14th August 2010 will officially write a new chapter in Singapore and Olympic history. The very first Youth Olympic Games will finally begin at the Opening Ceremony with 27, 000 spectators live at the Marina Bay floating platform and 2 billion viewers across the world..
I don't think I can even begin to describe how I feel. Its truly the greatest privilege and honor to be part of this amazing occasion. On a personal note, it marks a very special milestone in what has been an incredible journey thus far..
It feels absolutely surreal just thinking back on how it all began. I was 14 then, and I was already sure I wanted to be a radio producer-presenter.. it has always been (and still is) my childhood ambition. I want(ed) to be that relatable personality on the air to people, one that makes them think, appreciate or feel appreciated and happy, every single time I go on air.. that has always been the dream and promise; it hasn't changed.
I never thought about or wanted to be a host.
The very first event I ever hosted in my life was a punishment for talking too much in class. That was a total disaster and I quite literally ended up being the biggest joke of the school. But for some reason, instead of saying "shit, i won't ever do this again", I was fired up with a new passion and determination. That began my journey as a host..
7 incredible years of many firsts and milestones.
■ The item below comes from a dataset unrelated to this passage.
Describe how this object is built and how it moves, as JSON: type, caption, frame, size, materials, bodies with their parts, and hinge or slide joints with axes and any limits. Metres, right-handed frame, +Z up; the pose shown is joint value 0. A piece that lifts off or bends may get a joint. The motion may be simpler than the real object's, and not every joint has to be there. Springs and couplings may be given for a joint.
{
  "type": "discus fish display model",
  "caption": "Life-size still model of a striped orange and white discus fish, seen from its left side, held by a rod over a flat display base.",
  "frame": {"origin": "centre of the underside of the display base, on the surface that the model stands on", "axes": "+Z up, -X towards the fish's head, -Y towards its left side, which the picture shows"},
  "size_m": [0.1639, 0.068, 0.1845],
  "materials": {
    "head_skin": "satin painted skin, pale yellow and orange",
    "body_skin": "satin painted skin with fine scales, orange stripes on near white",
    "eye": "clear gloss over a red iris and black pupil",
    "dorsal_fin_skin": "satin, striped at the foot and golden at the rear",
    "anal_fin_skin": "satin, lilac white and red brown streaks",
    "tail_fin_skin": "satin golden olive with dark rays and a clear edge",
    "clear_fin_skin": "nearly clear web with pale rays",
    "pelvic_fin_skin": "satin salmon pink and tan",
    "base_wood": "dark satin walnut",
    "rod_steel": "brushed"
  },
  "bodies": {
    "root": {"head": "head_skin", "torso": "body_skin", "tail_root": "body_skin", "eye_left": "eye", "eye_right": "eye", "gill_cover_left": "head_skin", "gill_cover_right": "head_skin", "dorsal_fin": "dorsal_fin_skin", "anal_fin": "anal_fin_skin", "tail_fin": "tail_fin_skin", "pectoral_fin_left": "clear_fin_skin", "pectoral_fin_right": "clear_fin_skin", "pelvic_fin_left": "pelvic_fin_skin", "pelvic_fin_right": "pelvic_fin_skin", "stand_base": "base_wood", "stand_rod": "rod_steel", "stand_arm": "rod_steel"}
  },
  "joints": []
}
From the virgin school stage, to my first public event, camps, concerts, the first massive crowd, the time I hosted infront of our Prime Minister (and I still remember almost dying from fear), the beginning of major and international events.. World Cups, Asian Youth Games, Singapore Idol, media launches, and now the Youth Olympic Games.
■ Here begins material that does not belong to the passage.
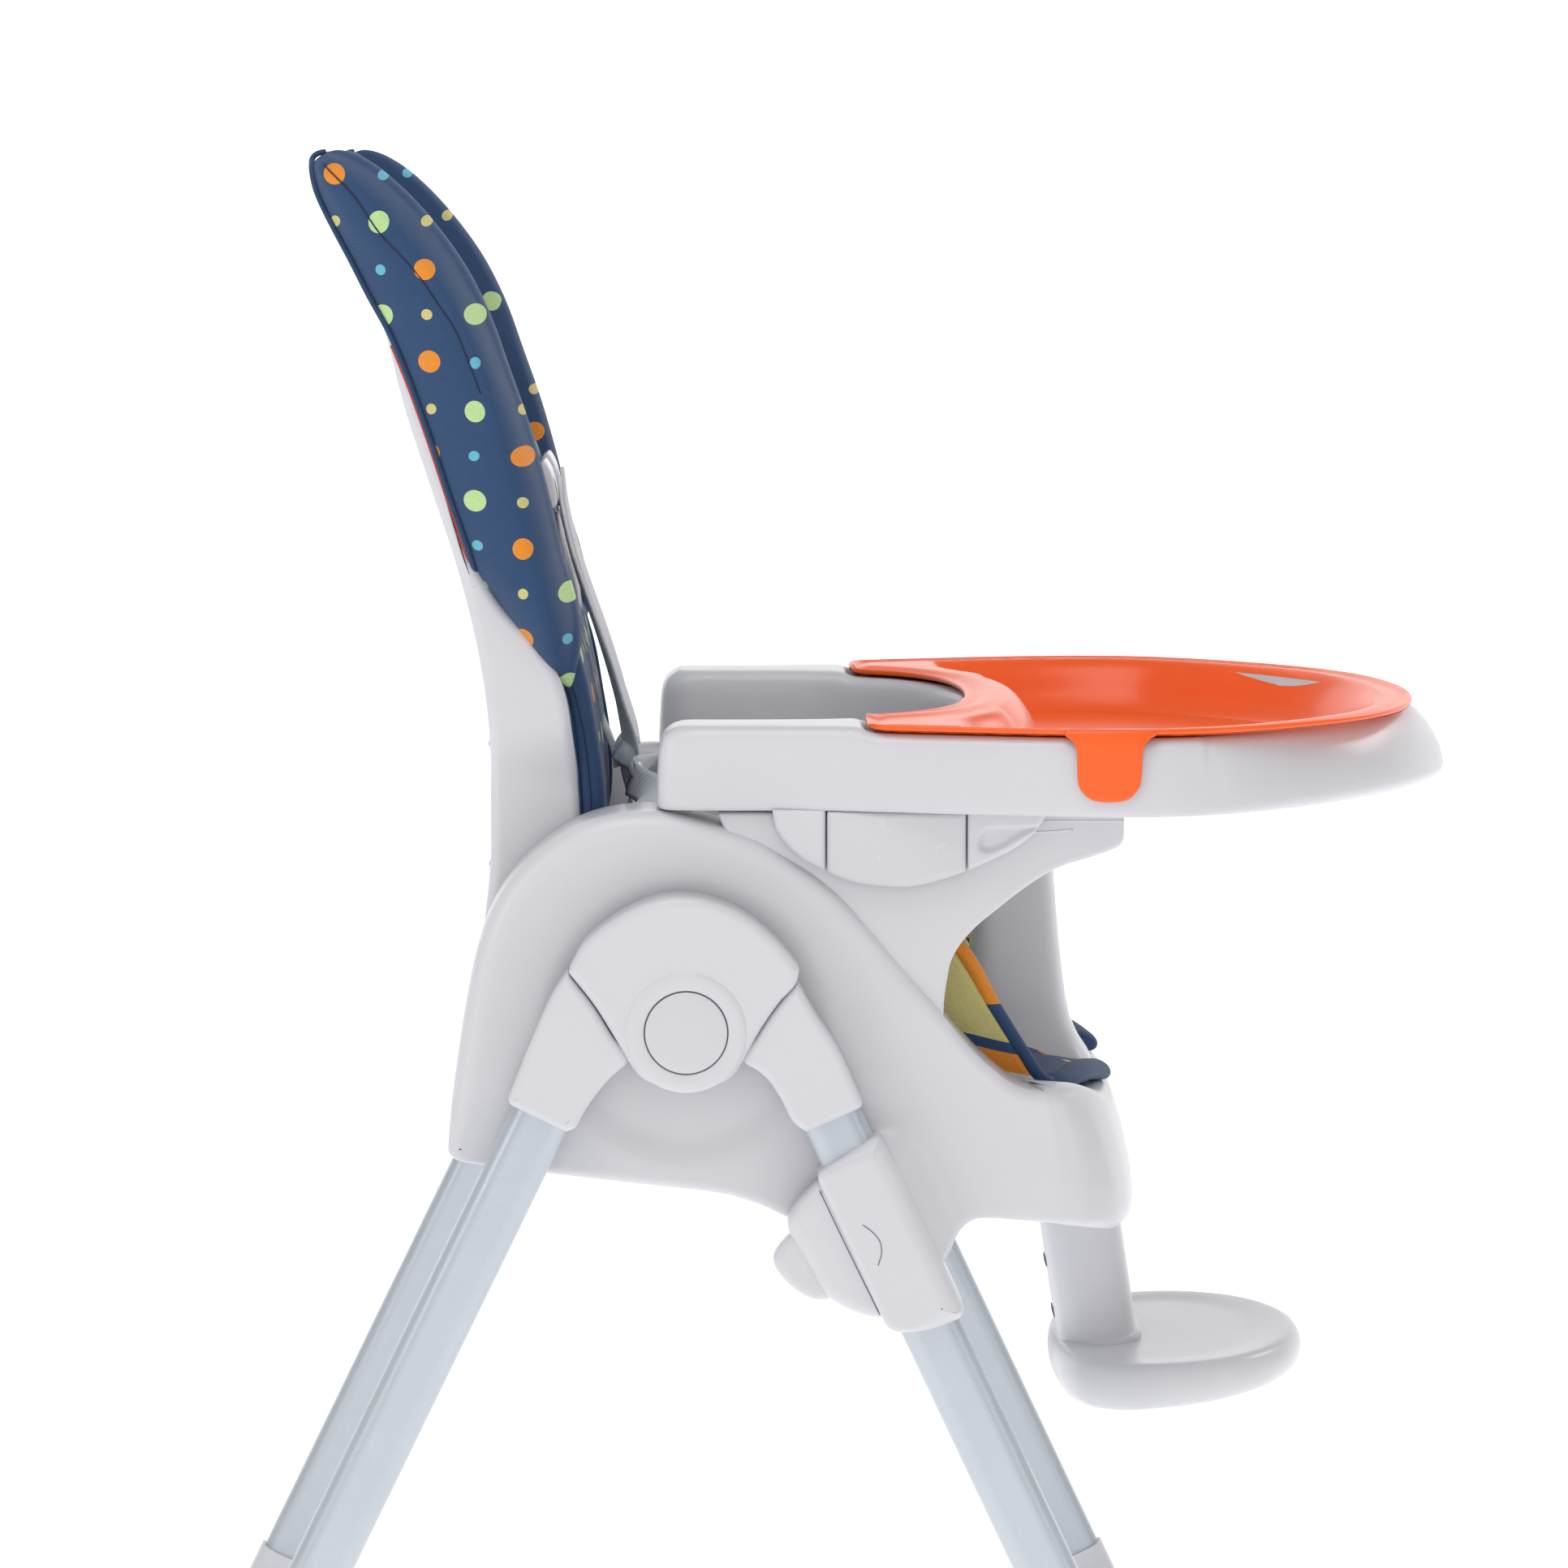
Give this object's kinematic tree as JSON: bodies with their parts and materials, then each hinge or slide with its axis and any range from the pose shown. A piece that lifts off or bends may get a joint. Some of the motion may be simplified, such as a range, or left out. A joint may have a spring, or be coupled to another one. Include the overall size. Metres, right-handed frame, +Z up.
{
  "type": "baby high chair",
  "caption": "Folding baby high chair with a reclining padded seat, harness, sliding feeding tray with a lift-out insert, telescopic footrest and adjustable height on splayed legs.",
  "frame": {"origin": "on the floor, at the middle of the chair's footprint and width", "axes": "+X towards the tray and footrest, +Y towards the child's left, +Z up"},
  "size_m": [0.8717, 0.548, 1.1113],
  "materials": {
    "shell_white": "glossy light grey-white moulded plastic",
    "tube_silver": "satin silver powder coat",
    "button_grey": "glossy grey-white plastic button",
    "insert_orange": "glossy orange plastic",
    "print_fabric": "navy printed coated fabric over foam",
    "webbing_white": "white woven webbing",
    "buckle_clear": "translucent grey-white plastic",
    "pad_rubber": "grey rubber",
    "pin_steel": "plain steel pin"
  },
  "bodies": {
    "front_frame": {"front_leg_right": "tube_silver", "front_leg_left": "tube_silver", "front_crossbar": "tube_silver", "front_foot_right": "shell_white", "front_foot_left": "shell_white", "front_foot_pads": "pad_rubber", "front_hinge_socket_right": "shell_white", "front_hinge_socket_left": "shell_white", "hinge_cover_right": "shell_white", "hinge_cover_left": "shell_white", "hinge_pivots": "pin_steel"},
    "rear_frame": {"rear_leg_right": "tube_silver", "rear_leg_left": "tube_silver", "rear_crossbar": "tube_silver", "rear_foot_right": "shell_white", "rear_foot_left": "shell_white", "rear_foot_pads": "pad_rubber", "rear_hinge_socket_right": "shell_white", "rear_hinge_socket_left": "shell_white"},
    "fold_button_right": {"fold_button_right": "button_grey"},
    "fold_button_left": {"fold_button_left": "button_grey"},
    "seat": {"seat_side_right": "shell_white", "seat_side_left": "shell_white", "seat_tub": "shell_white", "height_slider_right": "shell_white", "height_slider_left": "shell_white", "height_housing_right": "shell_white", "height_housing_left": "shell_white", "tray_rail_right": "shell_white", "tray_rail_left": "shell_white", "crotch_post": "shell_white", "seat_cushion": "print_fabric", "backrest_pivots": "pin_steel", "harness_buckle": "buckle_clear", "crotch_strap": "webbing_white", "waist_straps": "webbing_white"},
    "height_button_right": {"height_button_right": "button_grey"},
    "height_button_left": {"height_button_left": "button_grey"},
    "backrest": {"backrest_shell": "shell_white", "backrest_cushion": "print_fabric", "shoulder_straps": "webbing_white", "strap_guides": "shell_white"},
    "tray": {"tray_base": "shell_white", "tray_bracket_right": "shell_white", "tray_bracket_left": "shell_white"},
    "tray_release_right": {"tray_release_right": "button_grey"},
    "tray_release_left": {"tray_release_left": "button_grey"},
    "tray_insert": {"tray_insert": "insert_orange"},
    "footrest": {"footrest_stem": "shell_white", "footrest_plate": "shell_white"}
  },
  "joints": [
    {"name": "frame_fold", "type": "hinge", "parent": "front_frame", "child": "rear_frame", "pos_m": [-0.0822, 0, 0.55], "axis": [0, -1, 0], "range_deg": [0, 50]},
    {"name": "fold_button_right_push", "type": "slide", "parent": "front_frame", "child": "fold_button_right", "axis": [0, 1, 0], "range_m": [0, 0.005], "stiffness_N_per_m": 500, "springref_m": -0.002},
    {"name": "fold_button_left_push", "type": "slide", "parent": "front_frame", "child": "fold_button_left", "axis": [0, -1, 0], "range_m": [0, 0.005], "stiffness_N_per_m": 500, "springref_m": -0.002},
    {"name": "seat_height", "type": "slide", "parent": "front_frame", "child": "seat", "axis": [-0.4242, 0, 0.9056], "range_m": [-0.125, 0]},
    {"name": "height_button_right_squeeze", "type": "slide", "parent": "seat", "child": "height_button_right", "axis": [0.9056, 0, 0.4242], "range_m": [0, 0.006], "stiffness_N_per_m": 500, "springref_m": -0.002},
    {"name": "height_button_left_squeeze", "type": "slide", "parent": "seat", "child": "height_button_left", "axis": [0.9056, 0, 0.4242], "range_m": [0, 0.006], "stiffness_N_per_m": 500, "springref_m": -0.002},
    {"name": "backrest_recline", "type": "hinge", "parent": "seat", "child": "backrest", "pos_m": [-0.2052, 0, 0.555], "axis": [0, -1, 0], "range_deg": [0, 22]},
    {"name": "tray_depth", "type": "slide", "parent": "seat", "child": "tray", "axis": [1, 0, 0], "range_m": [0, 0.055]},
    {"name": "tray_release_right_squeeze", "type": "slide", "parent": "tray", "child": "tray_release_right", "axis": [0, 1, 0], "range_m": [0, 0.003], "stiffness_N_per_m": 500, "springref_m": -0.002},
    {"name": "tray_release_left_squeeze", "type": "slide", "parent": "tray", "child": "tray_release_left", "axis": [0, -1, 0], "range_m": [0, 0.003], "stiffness_N_per_m": 500, "springref_m": -0.002},
    {"name": "insert_lift", "type": "slide", "parent": "tray", "child": "tray_insert", "axis": [0, 0, 1], "range_m": [0, 0.1]},
    {"name": "footrest_extension", "type": "slide", "parent": "seat", "child": "footrest", "axis": [-0.153, 0, 0.9882], "range_m": [-0.085, 0]}
  ]
}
Some people look at what i've achieved and simply say "this boy got lucky". To be completely honest, it really hurts whenever people dismiss the hard work and effort i've made to be where i'm at now.
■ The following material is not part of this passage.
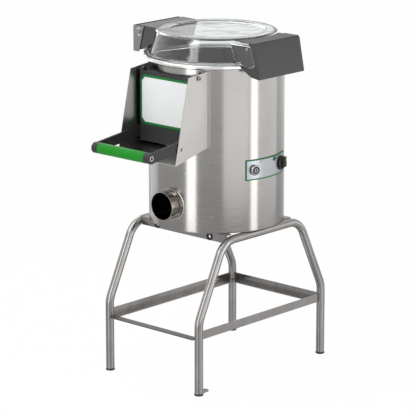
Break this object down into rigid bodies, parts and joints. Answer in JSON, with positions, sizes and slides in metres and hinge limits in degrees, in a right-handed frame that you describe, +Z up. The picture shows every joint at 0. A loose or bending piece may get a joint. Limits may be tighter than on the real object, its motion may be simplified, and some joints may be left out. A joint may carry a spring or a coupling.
{
  "type": "electric potato peeler",
  "caption": "Floor-standing electric potato peeler: steel drum with rotating abrasive plate, clear hinged lid, chute door with handle, waste outlet and tube stand.",
  "frame": {"origin": "centre of the part's overall footprint, on the floor under the feet", "axes": "+Z up, -Y towards the front with the chute, door handle and waste outlet, +X towards the side with the control panel and the lid catch; the drum's axis is at X -0.012 m, Y +0.0615 m"},
  "size_m": [0.496, 0.696, 1.015],
  "materials": {
    "tube_steel": "satin stainless tube and angle",
    "drum_steel": "brushed stainless sheet",
    "polished_steel": "polished stainless",
    "cast_grey": "dark grey cast metal, satin",
    "dark_plastic": "dark grey moulded plastic, satin",
    "black_plastic": "black moulded plastic",
    "green_plastic": "green grip sleeve",
    "green_print": "green printed border",
    "pale_plate": "pale grey face plate, bare",
    "rubber": "dark rubber",
    "abrasive": "coarse abrasive grit",
    "cream": "cream plastic",
    "motor_paint": "blue-grey motor paint",
    "clear_plastic": "clear moulded plastic"
  },
  "bodies": {
    "machine": {"side_frame_left": "tube_steel", "side_frame_right": "tube_steel", "foot_front_left": "black_plastic", "foot_front_right": "black_plastic", "foot_rear_left": "black_plastic", "foot_rear_right": "black_plastic", "top_rail_front": "tube_steel", "top_rail_rear": "tube_steel", "tray_runner_left": "tube_steel", "tray_runner_right": "tube_steel", "tray_rail_rear": "tube_steel", "tray_bar_front": "tube_steel", "floor_lug": "tube_steel", "base_plate": "drum_steel", "drum_shell": "drum_steel", "rim_ring": "polished_steel", "rim_gasket": "rubber", "chamber_liner": "abrasive", "catch_pan": "drum_steel", "outlet_pipe": "drum_steel", "outlet_collar": "drum_steel", "chute_side_left": "drum_steel", "chute_side_right": "drum_steel", "chute_floor": "drum_steel", "door_stud_left": "polished_steel", "door_stud_right": "polished_steel", "bearing_housing": "cast_grey", "upper_bearing": "polished_steel", "lower_bearing": "polished_steel", "motor": "motor_paint", "drive_belt": "rubber", "water_inlet": "polished_steel", "cable_gland": "black_plastic", "panel_frame": "green_print", "panel_plate": "pale_plate", "button_bezel": "polished_steel", "panel_lamp": "cream", "hinge_bracket": "drum_steel", "hinge_bolt": "polished_steel"},
    "door": {"door_panel": "cast_grey", "door_seal": "rubber", "label_frame": "green_print", "label_plate": "pale_plate", "handle_arm_left": "cast_grey", "handle_arm_right": "cast_grey", "handle_rod": "polished_steel", "handle_grip": "green_plastic"},
    "peeling_rotor": {"abrasive_plate": "abrasive", "spindle": "drum_steel", "driven_pulley": "cast_grey"},
    "motor_rotor": {"motor_pulley": "cast_grey"},
    "button": {"push_button": "black_plastic"},
    "knob": {"timer_knob": "black_plastic", "knob_pointer": "cream"},
    "lid": {"lid_dome": "clear_plastic", "lid_lug_left": "dark_plastic", "lid_lug_right": "dark_plastic", "latch_pin": "polished_steel"},
    "latch": {"latch_cover": "dark_plastic"}
  },
  "joints": [
    {"name": "door_hinge", "type": "hinge", "parent": "machine", "child": "door", "pos_m": [-0.012, -0.1395, 0.911], "axis": [-1, 0, 0], "range_deg": [0, 42]},
    {"name": "plate_spin", "type": "hinge", "parent": "machine", "child": "peeling_rotor", "pos_m": [-0.012, 0.0615, 0.7], "axis": [0, 0, 1], "continuous": true},
    {"name": "motor_spin", "type": "hinge", "parent": "machine", "child": "motor_rotor", "pos_m": [-0.012, 0.1815, 0.57], "axis": [0, 0, 1], "continuous": true},
    {"name": "button_push", "type": "slide", "parent": "machine", "child": "button", "axis": [-0.9659, 0.2588, 0], "range_m": [0, 0.004], "stiffness_N_per_m": 400},
    {"name": "knob_turn", "type": "hinge", "parent": "machine", "child": "knob", "pos_m": [0.17594, 0.1299, 0.633], "axis": [-0.9397, -0.342, 0], "range_deg": [0, 300]},
    {"name": "lid_hinge", "type": "hinge", "parent": "machine", "child": "lid", "pos_m": [-0.224, 0.0615, 0.995], "axis": [0, -1, 0], "range_deg": [0, 95]},
    {"name": "latch_pivot", "type": "hinge", "parent": "lid", "child": "latch", "pos_m": [0.2, 0.0615, 0.995], "axis": [0, -1, 0], "range_deg": [0, 12]}
  ],
  "couplings": [
    {"joint": "motor_spin", "follows": "plate_spin", "ratio": 3}
  ]
}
It hasn't been an easy journey at all. There were times I had serious doubts and thoughts of quitting, to give up fighting the fight. Many occasions where I completely crashed from exhaustion physically and fear emotionally and psychologically. I've taken a lot of unassured risks, made many painful sacrifices, faced and still do get rejected or passed on by, get slammed, been subjected to a lot of public scrutiny, hate and shit..
People still and will always be saying hurtful and critical things which inevitably affects me. But I won't ever do things just for the sake of saying "i'll prove you wrong", i'll listen to what I have to and continue to challenge and strive to better myself because to me, the greatest joy is simply being able to do what I love, the best I can and be happy.
And I am happy.. and grateful.
Grateful for every opportunity and experience good and bad. Grateful especially for the friends, loved ones and people who believe in me.. and i'd also like to make a special note of thanks to Mark Richmond. I am the person I am and where i'm at today because of the love from these very special people in my life who've been supporting and encouraging me all the way through each chapter in my life.
To you guys.. thank you.
Tonight, the next chapter will be written. Dreams beyond what i've ever dared to dream are now a reality. But it doesn't end here. I will keep on working hard, doing my best; always appreciating the moments and people.. and continue sharing these experiences of my life and dreams with you. Maybe someday my stories will even give strength and encouragement to someone, somewhere, somehow.. and they too will go on to make an impact in their own lives and dreams. That will be totally inspiring.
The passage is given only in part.